В четвёртой заметке рассказывалось о выздоровлении Рузвельта, в пятой — о поражении на выборах, которое потерпел не только он сам, но и Беверидж.
Последняя вырезка была самой коротенькой из всех, что составляли разложенную на столе историю. Это был фрагмент колонки светских новостей, где сообщалось о том, что минувшим летом миссис Кэролин Фреверт поступила на лечение в санаторий. Она страдала от переутомления.
То обстоятельство, что никакого послания от Холмса при сём не прилагалось, меня не удивило. Он понимал, что газетные заметки помогут мне завершить отчёт о деле Филлипса, а значит, не возражал против этого. Но и я понимал, что он до сих пор озабочен сенсационностью истории, подробности которой ещё долгие годы необходимо будет скрывать от общественности. Таким образом, я добавляю эти последние детали только для того, чтобы закончить повествование, а затем отложить его до тех времён, когда оно перестанет представлять угрозу для множества актёров, поныне выступающих на политической сцене.

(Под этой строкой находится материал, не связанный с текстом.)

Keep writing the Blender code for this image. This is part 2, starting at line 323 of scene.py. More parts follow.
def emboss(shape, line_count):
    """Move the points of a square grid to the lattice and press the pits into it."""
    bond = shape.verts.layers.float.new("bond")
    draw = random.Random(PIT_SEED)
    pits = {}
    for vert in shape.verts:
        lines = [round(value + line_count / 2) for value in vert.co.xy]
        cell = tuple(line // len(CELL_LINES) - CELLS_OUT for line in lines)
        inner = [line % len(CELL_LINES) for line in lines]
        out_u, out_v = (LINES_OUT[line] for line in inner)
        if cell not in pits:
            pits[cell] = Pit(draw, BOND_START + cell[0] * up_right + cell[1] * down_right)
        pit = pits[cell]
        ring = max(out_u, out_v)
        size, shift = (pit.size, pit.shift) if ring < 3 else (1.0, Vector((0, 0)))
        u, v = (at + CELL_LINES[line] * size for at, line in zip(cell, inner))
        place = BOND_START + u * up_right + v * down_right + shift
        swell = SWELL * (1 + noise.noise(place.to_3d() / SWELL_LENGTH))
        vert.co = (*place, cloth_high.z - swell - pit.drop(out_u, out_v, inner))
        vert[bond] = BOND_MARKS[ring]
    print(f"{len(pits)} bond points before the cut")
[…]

Наступает уже пятое Рождество с тех пор, как окончилась Первая мировая. Мы с миссис Уотсон сидим у пылающего камелька и слушаем рождественские гимны, за нашим окном на улице Королевы Анны тихо падает лёгкий снежок. Думаю, эта вечная история, в которой тайны чередуются с разоблачениями, подобна смене времён года. Эта драма будет разыгрываться вновь и вновь, покуда власть должна будет убеждать нации в способности правительства управлять страной. Я знаю, что такое необходимость, но необходимость может довести до беспринципности, а беспринципность в мире политики способна обернуться худшими из человеческих пороков. Именно беспринципность и её соучастники — убийство и ложь — привели к тому, что роль некоего Фицхью Койла Голдсборо была расценена неверно и в анналах истории он навсегда остался единственным убийцей Дэвида Грэма Филлипса.